# DIRECTIONS FOR THIS TASK
Beneath this instruction is a block of data; output from it exactly the lines that run from the one containing "to its level" through the one containing "before = set(bpy.data.objects)", inclusive.

# RECORDS

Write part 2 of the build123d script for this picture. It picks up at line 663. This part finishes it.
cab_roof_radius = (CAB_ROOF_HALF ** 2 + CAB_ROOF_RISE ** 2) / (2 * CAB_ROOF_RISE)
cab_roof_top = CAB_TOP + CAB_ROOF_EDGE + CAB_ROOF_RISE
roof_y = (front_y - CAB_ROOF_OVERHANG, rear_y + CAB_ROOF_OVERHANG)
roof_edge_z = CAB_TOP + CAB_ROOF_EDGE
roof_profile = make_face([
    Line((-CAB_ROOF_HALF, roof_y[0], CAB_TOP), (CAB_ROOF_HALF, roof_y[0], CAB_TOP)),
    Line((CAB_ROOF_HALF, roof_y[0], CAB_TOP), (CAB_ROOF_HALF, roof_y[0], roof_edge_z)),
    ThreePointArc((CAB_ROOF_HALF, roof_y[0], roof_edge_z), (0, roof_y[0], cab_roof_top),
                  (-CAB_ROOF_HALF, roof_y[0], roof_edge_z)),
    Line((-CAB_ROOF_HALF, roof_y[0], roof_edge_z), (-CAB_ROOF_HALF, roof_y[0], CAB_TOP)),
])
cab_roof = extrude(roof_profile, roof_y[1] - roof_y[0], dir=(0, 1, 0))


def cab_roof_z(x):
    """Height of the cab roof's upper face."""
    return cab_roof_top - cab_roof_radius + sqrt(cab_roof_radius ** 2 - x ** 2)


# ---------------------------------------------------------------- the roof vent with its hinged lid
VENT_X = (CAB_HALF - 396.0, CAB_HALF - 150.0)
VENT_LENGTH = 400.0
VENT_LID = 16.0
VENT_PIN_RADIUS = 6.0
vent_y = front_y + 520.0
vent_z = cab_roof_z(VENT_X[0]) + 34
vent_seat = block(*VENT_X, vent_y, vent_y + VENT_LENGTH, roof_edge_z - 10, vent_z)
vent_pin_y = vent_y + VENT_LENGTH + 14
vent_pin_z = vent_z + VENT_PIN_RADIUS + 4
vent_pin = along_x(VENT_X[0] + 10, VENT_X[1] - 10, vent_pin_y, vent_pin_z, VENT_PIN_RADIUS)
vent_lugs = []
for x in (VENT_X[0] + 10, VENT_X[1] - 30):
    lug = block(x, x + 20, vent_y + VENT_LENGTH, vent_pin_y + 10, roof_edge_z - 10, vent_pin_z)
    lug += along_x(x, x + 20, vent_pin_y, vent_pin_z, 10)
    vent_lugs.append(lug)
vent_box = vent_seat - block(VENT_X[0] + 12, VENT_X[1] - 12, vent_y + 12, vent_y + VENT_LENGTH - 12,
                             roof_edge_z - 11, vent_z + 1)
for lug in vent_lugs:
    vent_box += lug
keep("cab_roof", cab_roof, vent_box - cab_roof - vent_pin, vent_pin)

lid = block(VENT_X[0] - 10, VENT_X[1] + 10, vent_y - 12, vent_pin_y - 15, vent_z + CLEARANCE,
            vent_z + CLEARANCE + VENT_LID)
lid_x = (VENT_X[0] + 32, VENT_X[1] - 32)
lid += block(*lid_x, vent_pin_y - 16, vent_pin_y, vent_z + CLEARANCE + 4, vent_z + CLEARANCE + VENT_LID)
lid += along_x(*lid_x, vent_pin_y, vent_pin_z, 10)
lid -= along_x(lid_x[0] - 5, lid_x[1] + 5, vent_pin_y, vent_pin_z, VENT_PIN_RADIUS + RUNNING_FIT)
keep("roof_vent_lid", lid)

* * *

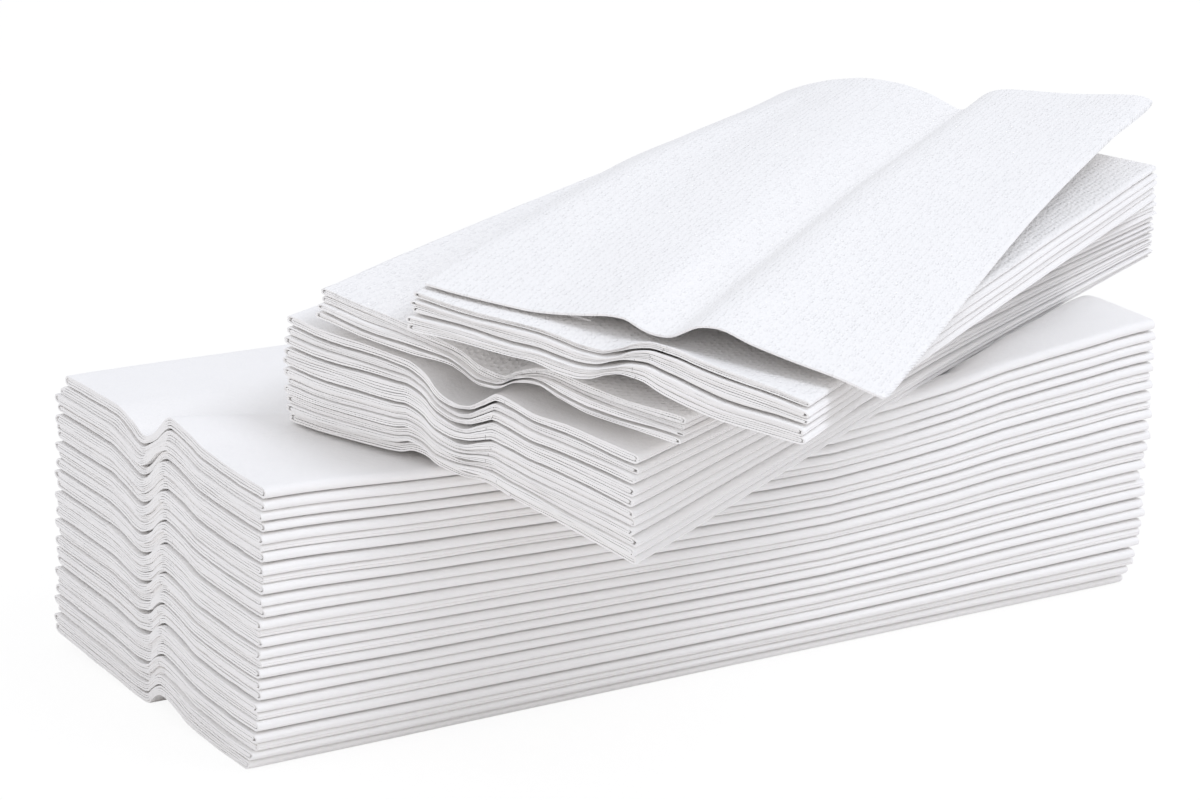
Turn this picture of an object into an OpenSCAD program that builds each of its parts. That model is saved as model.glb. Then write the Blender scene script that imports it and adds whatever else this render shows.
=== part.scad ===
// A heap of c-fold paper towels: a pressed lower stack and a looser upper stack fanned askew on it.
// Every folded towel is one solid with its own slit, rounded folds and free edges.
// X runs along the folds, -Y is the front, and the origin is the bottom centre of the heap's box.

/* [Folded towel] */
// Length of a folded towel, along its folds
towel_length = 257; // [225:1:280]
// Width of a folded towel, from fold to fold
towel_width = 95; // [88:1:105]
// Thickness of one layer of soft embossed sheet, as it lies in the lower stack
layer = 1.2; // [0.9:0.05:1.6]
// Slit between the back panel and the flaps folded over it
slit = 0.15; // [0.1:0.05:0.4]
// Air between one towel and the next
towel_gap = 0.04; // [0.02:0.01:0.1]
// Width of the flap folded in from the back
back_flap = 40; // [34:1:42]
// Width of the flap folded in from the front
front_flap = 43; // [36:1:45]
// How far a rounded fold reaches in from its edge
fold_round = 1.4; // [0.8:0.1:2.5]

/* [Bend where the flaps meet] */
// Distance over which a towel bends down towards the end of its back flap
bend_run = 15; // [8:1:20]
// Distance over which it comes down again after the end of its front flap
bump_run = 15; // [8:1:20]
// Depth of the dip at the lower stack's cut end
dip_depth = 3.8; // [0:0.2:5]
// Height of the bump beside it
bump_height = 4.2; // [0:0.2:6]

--

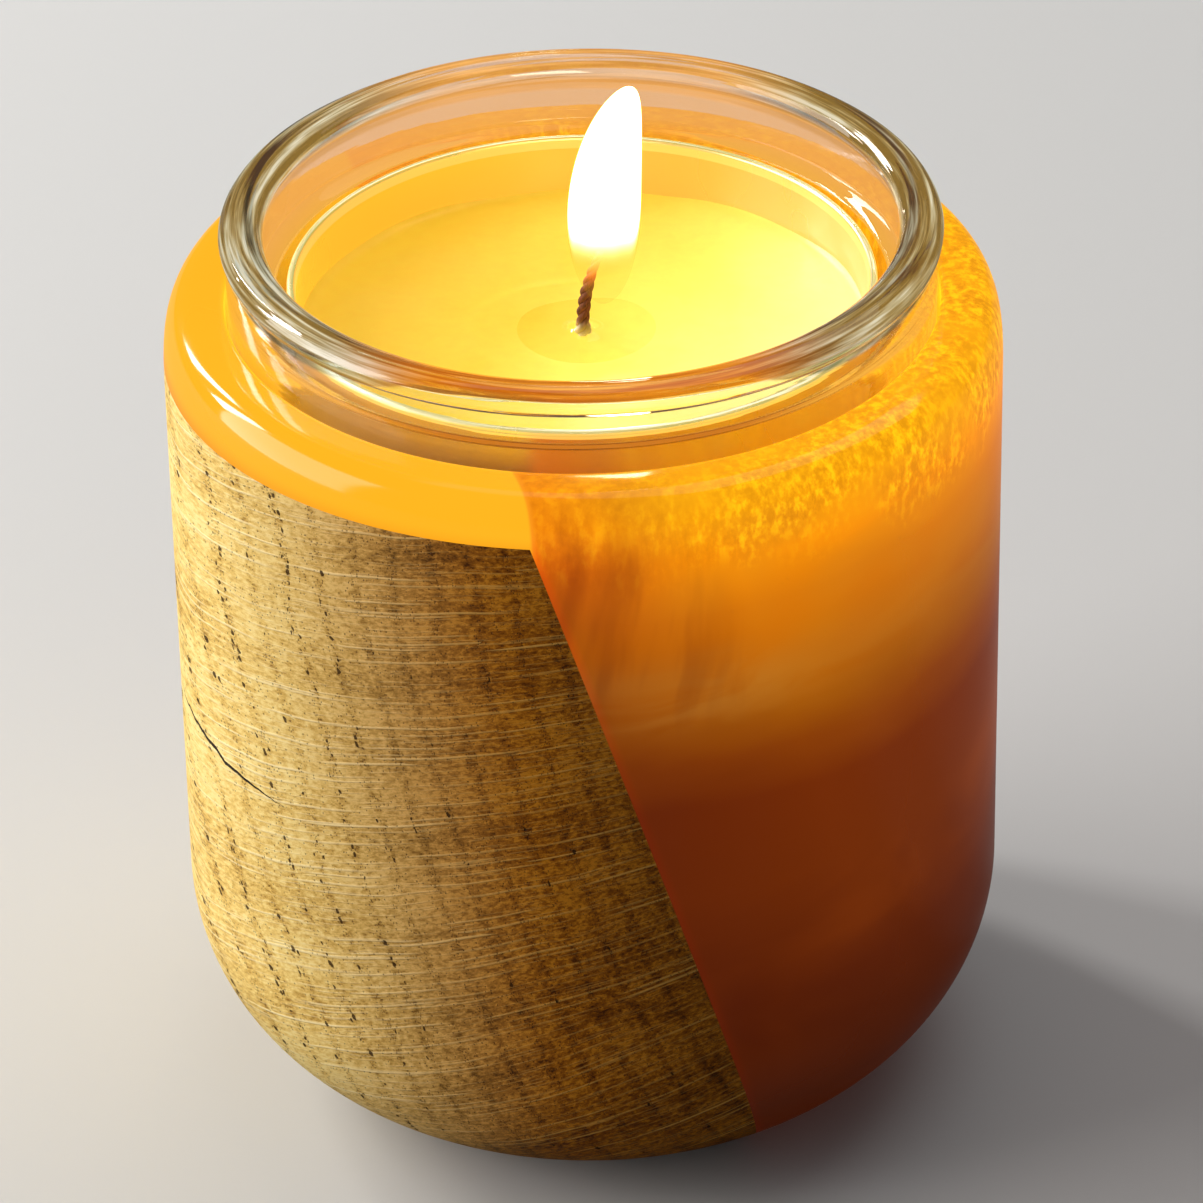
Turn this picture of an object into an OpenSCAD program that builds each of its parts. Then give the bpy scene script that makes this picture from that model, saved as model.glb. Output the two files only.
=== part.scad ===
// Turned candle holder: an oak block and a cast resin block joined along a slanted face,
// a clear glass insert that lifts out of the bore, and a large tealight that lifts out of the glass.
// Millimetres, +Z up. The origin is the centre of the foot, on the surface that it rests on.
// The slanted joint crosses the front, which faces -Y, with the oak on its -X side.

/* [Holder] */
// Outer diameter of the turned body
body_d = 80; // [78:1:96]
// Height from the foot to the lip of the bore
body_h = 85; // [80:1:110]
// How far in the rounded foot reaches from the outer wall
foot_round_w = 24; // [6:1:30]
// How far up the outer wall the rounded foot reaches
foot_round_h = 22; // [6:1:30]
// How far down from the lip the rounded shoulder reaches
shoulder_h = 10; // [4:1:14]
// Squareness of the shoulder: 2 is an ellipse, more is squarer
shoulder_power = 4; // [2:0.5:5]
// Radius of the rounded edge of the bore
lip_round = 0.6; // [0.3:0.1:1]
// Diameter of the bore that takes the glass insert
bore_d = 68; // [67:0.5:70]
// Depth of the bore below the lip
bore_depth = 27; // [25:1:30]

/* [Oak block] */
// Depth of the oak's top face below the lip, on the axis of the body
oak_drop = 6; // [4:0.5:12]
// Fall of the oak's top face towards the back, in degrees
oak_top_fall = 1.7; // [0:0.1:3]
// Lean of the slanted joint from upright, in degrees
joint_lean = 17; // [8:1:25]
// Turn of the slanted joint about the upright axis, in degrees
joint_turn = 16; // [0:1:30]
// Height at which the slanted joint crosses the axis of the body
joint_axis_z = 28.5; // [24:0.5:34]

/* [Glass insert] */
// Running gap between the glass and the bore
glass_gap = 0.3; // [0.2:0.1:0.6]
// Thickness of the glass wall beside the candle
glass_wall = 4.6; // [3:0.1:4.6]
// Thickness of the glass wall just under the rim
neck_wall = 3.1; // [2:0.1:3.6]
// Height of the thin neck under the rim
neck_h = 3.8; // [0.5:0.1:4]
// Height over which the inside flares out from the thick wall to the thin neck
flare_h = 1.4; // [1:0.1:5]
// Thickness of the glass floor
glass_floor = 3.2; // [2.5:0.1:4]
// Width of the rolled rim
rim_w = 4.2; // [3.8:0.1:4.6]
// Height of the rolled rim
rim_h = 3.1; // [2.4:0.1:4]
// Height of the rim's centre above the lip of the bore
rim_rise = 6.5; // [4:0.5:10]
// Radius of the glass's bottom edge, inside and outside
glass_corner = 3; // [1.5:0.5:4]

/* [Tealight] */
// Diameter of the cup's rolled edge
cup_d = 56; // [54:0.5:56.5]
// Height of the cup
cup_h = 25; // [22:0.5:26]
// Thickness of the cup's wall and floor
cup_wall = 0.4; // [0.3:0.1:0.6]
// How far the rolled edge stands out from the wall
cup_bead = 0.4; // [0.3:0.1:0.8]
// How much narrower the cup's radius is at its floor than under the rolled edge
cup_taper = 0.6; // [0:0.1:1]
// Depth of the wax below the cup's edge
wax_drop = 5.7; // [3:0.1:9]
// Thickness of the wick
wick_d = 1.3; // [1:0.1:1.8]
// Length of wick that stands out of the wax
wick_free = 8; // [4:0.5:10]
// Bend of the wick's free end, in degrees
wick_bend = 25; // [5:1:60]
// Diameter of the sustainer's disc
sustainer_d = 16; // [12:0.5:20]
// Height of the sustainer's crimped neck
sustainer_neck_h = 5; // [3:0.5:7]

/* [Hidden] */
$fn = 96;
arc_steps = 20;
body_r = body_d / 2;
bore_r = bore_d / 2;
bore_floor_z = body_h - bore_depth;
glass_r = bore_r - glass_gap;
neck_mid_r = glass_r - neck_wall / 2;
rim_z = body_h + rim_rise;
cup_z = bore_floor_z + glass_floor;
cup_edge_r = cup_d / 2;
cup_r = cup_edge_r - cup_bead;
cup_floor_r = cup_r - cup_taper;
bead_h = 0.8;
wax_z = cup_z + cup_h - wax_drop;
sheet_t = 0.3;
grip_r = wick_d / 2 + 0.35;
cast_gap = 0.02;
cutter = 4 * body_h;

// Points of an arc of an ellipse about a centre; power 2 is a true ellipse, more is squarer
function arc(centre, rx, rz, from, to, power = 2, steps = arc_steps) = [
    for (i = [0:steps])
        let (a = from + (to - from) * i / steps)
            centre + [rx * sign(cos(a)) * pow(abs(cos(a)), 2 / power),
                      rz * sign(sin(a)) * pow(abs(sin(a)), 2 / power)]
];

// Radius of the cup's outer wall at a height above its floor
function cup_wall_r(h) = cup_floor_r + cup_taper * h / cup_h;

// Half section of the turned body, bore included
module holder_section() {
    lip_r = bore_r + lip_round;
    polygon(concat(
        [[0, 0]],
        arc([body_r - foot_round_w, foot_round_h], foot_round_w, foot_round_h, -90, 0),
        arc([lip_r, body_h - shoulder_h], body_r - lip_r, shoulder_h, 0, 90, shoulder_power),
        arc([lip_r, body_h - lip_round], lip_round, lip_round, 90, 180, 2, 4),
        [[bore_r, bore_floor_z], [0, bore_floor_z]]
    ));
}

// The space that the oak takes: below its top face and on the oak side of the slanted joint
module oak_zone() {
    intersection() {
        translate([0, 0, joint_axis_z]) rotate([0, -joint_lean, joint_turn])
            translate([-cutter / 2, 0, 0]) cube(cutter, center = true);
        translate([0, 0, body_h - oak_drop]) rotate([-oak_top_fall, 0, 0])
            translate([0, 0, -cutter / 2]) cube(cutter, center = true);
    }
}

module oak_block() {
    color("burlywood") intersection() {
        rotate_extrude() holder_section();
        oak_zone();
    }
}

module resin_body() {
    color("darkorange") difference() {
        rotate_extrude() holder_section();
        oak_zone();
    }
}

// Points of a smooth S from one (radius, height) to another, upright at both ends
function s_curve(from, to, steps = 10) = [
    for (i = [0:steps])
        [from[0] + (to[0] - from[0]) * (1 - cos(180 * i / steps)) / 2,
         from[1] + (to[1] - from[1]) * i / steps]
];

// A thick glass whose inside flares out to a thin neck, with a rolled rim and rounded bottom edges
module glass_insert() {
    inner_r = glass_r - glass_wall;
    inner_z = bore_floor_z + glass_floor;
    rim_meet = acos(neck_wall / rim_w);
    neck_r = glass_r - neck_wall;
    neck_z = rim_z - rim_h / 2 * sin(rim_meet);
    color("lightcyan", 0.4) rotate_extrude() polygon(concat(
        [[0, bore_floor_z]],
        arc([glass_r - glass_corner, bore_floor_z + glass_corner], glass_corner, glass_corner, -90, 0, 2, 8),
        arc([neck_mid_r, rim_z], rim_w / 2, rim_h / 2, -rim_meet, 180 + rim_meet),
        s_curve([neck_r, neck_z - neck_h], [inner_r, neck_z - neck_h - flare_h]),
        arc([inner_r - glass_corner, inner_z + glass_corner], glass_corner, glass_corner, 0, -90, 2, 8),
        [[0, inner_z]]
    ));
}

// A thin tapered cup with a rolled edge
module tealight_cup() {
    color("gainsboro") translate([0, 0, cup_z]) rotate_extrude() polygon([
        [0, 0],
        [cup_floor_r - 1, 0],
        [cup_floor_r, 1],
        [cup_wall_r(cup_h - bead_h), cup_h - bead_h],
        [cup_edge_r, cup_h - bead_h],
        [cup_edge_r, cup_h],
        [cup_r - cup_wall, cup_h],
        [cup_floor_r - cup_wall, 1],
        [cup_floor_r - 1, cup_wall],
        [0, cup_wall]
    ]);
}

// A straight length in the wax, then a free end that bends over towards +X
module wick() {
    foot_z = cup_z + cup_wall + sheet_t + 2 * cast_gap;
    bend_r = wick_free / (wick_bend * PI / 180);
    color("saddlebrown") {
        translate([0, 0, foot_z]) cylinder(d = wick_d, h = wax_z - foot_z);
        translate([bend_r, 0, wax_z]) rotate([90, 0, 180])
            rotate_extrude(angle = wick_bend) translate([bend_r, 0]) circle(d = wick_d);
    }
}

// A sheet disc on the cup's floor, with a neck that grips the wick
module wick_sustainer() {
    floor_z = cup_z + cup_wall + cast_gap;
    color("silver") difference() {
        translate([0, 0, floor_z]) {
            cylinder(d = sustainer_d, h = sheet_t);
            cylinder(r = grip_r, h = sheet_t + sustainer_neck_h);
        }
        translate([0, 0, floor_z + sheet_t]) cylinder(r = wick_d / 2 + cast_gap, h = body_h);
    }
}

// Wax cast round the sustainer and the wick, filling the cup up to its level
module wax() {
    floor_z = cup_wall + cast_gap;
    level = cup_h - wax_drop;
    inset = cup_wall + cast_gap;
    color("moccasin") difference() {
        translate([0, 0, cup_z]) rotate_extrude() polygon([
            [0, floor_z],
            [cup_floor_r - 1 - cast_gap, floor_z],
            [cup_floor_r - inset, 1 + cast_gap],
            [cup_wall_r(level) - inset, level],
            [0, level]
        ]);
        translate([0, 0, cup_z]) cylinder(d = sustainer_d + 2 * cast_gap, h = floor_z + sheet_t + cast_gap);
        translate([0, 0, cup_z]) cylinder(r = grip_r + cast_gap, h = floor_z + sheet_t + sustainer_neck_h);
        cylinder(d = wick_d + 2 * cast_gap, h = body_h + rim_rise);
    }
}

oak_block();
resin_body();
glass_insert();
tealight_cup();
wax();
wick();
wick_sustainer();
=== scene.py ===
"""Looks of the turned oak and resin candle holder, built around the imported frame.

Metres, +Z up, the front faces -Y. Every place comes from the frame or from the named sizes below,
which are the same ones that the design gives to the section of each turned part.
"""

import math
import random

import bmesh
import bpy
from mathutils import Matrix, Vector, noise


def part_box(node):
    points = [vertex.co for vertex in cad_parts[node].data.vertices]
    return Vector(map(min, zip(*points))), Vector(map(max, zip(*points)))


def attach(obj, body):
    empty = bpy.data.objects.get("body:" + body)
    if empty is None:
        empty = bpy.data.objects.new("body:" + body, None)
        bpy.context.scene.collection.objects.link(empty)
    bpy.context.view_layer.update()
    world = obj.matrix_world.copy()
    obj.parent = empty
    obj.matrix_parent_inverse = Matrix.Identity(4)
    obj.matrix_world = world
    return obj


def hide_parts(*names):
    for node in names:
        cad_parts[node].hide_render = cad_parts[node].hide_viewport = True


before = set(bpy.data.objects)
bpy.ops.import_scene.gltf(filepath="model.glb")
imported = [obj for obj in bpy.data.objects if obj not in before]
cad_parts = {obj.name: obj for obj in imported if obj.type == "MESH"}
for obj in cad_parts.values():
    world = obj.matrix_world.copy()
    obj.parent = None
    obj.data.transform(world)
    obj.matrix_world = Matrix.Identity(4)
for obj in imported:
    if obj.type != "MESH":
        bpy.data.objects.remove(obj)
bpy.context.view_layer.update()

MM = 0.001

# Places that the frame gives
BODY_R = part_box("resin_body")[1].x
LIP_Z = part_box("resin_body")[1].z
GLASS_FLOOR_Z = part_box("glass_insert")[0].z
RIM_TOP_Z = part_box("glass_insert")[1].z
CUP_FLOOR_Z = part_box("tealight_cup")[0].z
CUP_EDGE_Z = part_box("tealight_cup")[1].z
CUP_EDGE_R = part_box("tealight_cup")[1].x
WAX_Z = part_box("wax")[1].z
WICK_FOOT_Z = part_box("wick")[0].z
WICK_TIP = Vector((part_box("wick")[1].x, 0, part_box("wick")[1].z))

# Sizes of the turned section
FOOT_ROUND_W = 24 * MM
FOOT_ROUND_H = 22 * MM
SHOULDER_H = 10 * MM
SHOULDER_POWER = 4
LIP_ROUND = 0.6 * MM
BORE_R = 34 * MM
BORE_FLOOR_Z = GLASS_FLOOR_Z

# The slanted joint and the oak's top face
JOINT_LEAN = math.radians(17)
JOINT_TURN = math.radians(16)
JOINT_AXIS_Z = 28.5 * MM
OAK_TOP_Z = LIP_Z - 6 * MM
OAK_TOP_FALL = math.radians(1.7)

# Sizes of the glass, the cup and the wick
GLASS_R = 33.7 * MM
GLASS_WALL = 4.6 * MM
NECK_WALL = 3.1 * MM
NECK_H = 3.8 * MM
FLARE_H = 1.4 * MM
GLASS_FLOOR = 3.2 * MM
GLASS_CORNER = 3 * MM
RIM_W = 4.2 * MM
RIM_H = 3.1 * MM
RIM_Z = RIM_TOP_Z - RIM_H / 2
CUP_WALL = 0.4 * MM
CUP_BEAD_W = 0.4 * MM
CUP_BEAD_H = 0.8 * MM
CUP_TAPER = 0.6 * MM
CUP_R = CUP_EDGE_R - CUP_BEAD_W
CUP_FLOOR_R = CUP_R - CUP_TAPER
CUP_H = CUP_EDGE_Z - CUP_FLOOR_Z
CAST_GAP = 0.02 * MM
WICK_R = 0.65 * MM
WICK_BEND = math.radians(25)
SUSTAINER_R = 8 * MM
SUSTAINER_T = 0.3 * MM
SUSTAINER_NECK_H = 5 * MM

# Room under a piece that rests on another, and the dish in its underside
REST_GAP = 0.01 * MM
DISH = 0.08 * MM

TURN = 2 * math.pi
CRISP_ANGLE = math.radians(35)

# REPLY
// Wax cast round the sustainer and the wick, filling the cup up to its level
module wax() {
    floor_z = cup_wall + cast_gap;
    level = cup_h - wax_drop;
    inset = cup_wall + cast_gap;
    color("moccasin") difference() {
        translate([0, 0, cup_z]) rotate_extrude() polygon([
            [0, floor_z],
            [cup_floor_r - 1 - cast_gap, floor_z],
            [cup_floor_r - inset, 1 + cast_gap],
            [cup_wall_r(level) - inset, level],
            [0, level]
        ]);
        translate([0, 0, cup_z]) cylinder(d = sustainer_d + 2 * cast_gap, h = floor_z + sheet_t + cast_gap);
        translate([0, 0, cup_z]) cylinder(r = grip_r + cast_gap, h = floor_z + sheet_t + sustainer_neck_h);
        cylinder(d = wick_d + 2 * cast_gap, h = body_h + rim_rise);
    }
}

oak_block();
resin_body();
glass_insert();
tealight_cup();
wax();
wick();
wick_sustainer();
=== scene.py ===
"""Looks of the turned oak and resin candle holder, built around the imported frame.

Metres, +Z up, the front faces -Y. Every place comes from the frame or from the named sizes below,
which are the same ones that the design gives to the section of each turned part.
"""

import math
import random

import bmesh
import bpy
from mathutils import Matrix, Vector, noise


def part_box(node):
    points = [vertex.co for vertex in cad_parts[node].data.vertices]
    return Vector(map(min, zip(*points))), Vector(map(max, zip(*points)))


def attach(obj, body):
    empty = bpy.data.objects.get("body:" + body)
    if empty is None:
        empty = bpy.data.objects.new("body:" + body, None)
        bpy.context.scene.collection.objects.link(empty)
    bpy.context.view_layer.update()
    world = obj.matrix_world.copy()
    obj.parent = empty
    obj.matrix_parent_inverse = Matrix.Identity(4)
    obj.matrix_world = world
    return obj


def hide_parts(*names):
    for node in names:
        cad_parts[node].hide_render = cad_parts[node].hide_viewport = True


before = set(bpy.data.objects)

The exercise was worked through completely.